Esto significa que si, desde el principio, hubiéramos podido saber a dónde íbamos exactamente, habríamos llegado al mismo sitio en el mismo número de meses si cada uno de nosotros hubiera hecho menos de empalme y medio al día. En otras palabras, si yo me hubiera sentado ante mi mesa de trabajo por la mañana, hubiera hecho un corte, hubiera pensado acerca del corte siguiente y me hubiera ido a mi casa, para volver al día siguiente y hacer el corte que había pensado el día anterior, hacer otro corte e irme a mi casa, hubiera tardado el mismo tiempo que me llevó en la realidad montar mi parte de la película.

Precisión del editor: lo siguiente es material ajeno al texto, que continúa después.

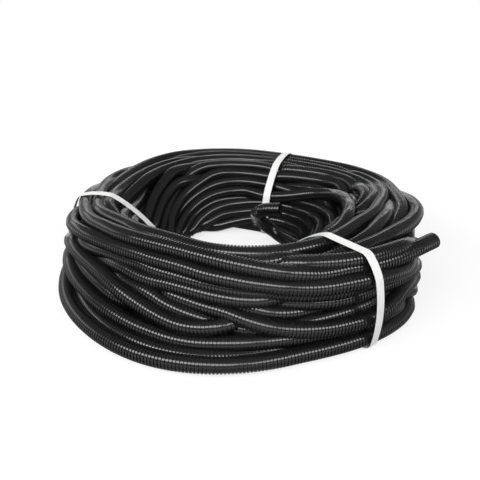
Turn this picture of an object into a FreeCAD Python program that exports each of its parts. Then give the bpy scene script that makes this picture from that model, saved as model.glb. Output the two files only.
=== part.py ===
import FreeCAD, Part
import math
import os
import Sketcher

# A 50 m hank of 20 mm corrugated conduit, wound into a ring and tied with three straps.
# The ring stands on its flat side: its axis is Z, its underside is at Z = 0, and the front faces -Y.

SIZES = {
    "tube_radius": 10.0,          # crest of the ribs
    "groove_radius": 8.6,         # outside of the tube between two ribs
    "wall_thickness": 0.6,
    "rib_pitch": 4.0,
    "rib_crest_width": 1.8,
    "rib_flank_width": 0.5,
    "mouth_ribs": 5.0,            # real ribs at the open end, the rest of the tube is plain
    "bore_depth": 50.0,           # how far the tail is hollow
    "eye_radius": 80.0,           # free space inside the ring
    "turn_press": 0.4,            # how far the ribs of turns side by side mesh
    "turns_across": 9.0,
    "layer_press": 1.4,           # how far a layer of turns sinks into the one below
    "layers": 6.0,
    "valley_depth": 1.15,         # how far the valleys between the turns go in
    "strap_width": 12.0,
    "strap_thickness": 0.8,
    "strap_lap": 28.0,            # length of the welded overlap
    "strap_left_angle": 177.0,
    "strap_back_angle": 68.0,
    "strap_front_angle": -51.0,
    "tail_length": 118.0,         # from the front strap to the open end
    "tail_start": 12.0,           # how far the tail begins before the middle of the front strap
    "clearance": 0.3,             # between pieces that lie on each other
}

doc = FreeCAD.newDocument("CorrugatedConduit")
sheet = doc.addObject("Spreadsheet::Sheet", "Sizes")
for row_number, (name, value) in enumerate(SIZES.items(), start=1):
    sheet.set(f"A{row_number}", name)
    sheet.set(f"B{row_number}", str(value))
    sheet.setAlias(f"B{row_number}", name)
doc.recompute()


class Size:
    """A length or angle that is a number to draw with and an expression that binds it to the sheet."""

    def __init__(self, number, text):
        self.number = number
        self.text = text

    def __add__(self, other):
        other = as_size(other)
        return Size(self.number + other.number, f"({self.text} + {other.text})")

    def __sub__(self, other):
        other = as_size(other)
        return Size(self.number - other.number, f"({self.text} - {other.text})")

    def __mul__(self, other):
        other = as_size(other)
        return Size(self.number * other.number, f"{self.text} * {other.text}")

    def __truediv__(self, other):
        other = as_size(other)
        return Size(self.number / other.number, f"{self.text} / ({other.text})")

    def __neg__(self):
        return Size(-self.number, f"(-1 * {self.text})")

    def root(self):
        return Size(math.sqrt(self.number), f"sqrt({self.text})")

    def cosine(self):
        return Size(math.cos(math.radians(self.number)), f"cos({self.text} * 1 deg)")

    def sine(self):
        return Size(math.sin(math.radians(self.number)), f"sin({self.text} * 1 deg)")


def as_size(value):
    """A plain number as a Size."""
    return value if isinstance(value, Size) else Size(float(value), f"({value})")


def size(name):
    """A size from the sheet."""
    return Size(float(sheet.get(name)), f"Sizes.{name}")


def origin_plane(body, role):
    """One of a body's own origin planes."""
    return next(feature for feature in body.Origin.OriginFeatures if feature.Role == role)


def new_sketch(body, name, role):
    """A sketch on one of the body's origin planes."""
    sketch = body.newObject("Sketcher::SketchObject", name)
    sketch.AttachmentSupport = (origin_plane(body, role), [""])
    sketch.MapMode = "FlatFace"
    return sketch


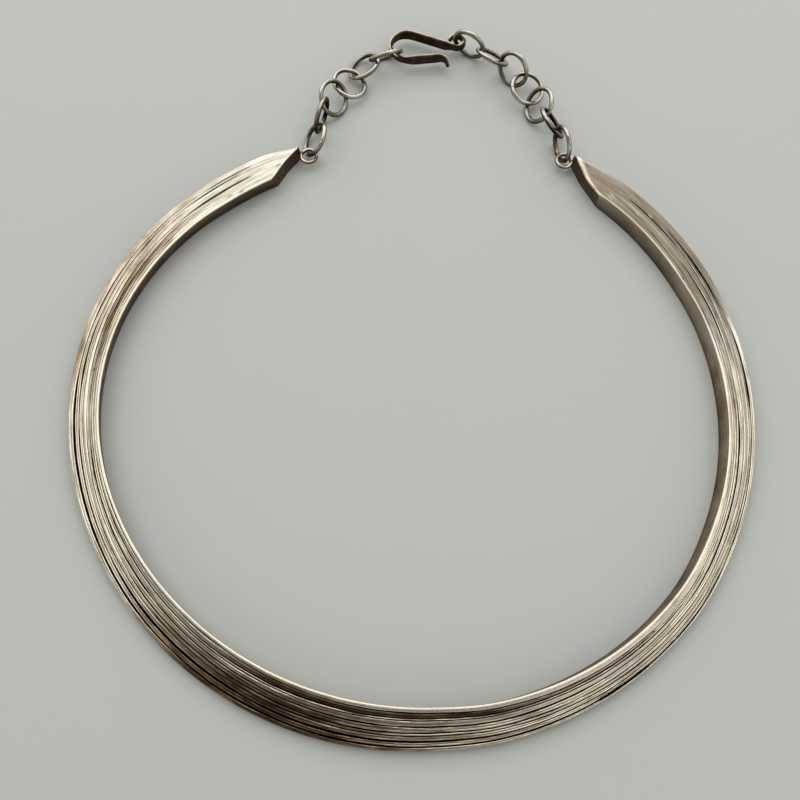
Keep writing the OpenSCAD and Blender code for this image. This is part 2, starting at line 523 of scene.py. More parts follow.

Teniendo en cuenta que se tarda menos de diez segundos en hacer un empalme y medio, el especialísimo caso de Apocalypse Now sirve para resaltar con creces el hecho de que montar —incluso en el caso de una película «normal»[2]— no consiste tanto en juntar como en descubrir un camino, y que la inmensa mayoría del tiempo de un montador no se dedica en realidad a empalmar película. Naturalmente, cuanto más material haya para trabajar, más caminos diferentes pueden tomarse en consideración, las posibilidades se combinan unas con otras y en consecuencia se precisa más tiempo para su evaluación. Esto es cierto para cualquier película que presente una gran cantidad de material rodado, pero en el caso particular de Apocalypse Now el efecto se magnificó debido a un asunto especialmente delicado, a una atrevida e inusual estructura, a innovaciones técnicas en todos los niveles y al compromiso de todos los que estábamos involucrados de hacer el mejor trabajo posible. Y quizá, por encima de todo, debido al hecho de que para Francis se trataba de una película personal, a pesar del alto presupuesto y del alcance del tema. Desgraciadamente, pocas películas reúnen tantas calidades y aspiraciones.
Por cada corte en la película terminada hubo probablemente quince cortes «en la sombra»; cortes llevados a cabo, considerados y después deshechos o retirados de la película. Pero incluso admitiendo esto, las restantes once horas y cincuenta y ocho minutos de cada jornada de trabajo transcurrieron en actividades que, de diferentes maneras, servían para aclarar e iluminar el camino que teníamos por delante: proyecciones, discusiones, vuelta atrás, nuevas proyecciones, reuniones, listados, ajustes, notas, contabilizaciones y multitud de reflexiones. En realidad, una enorme cantidad de preparación para llegar al momento de la acción decisiva: el corte —el momento de transición entre un plano y el siguiente— algo que, si es que llega a notarse, debería parecer casi que se cae por su propio peso, que no supone ningún esfuerzo.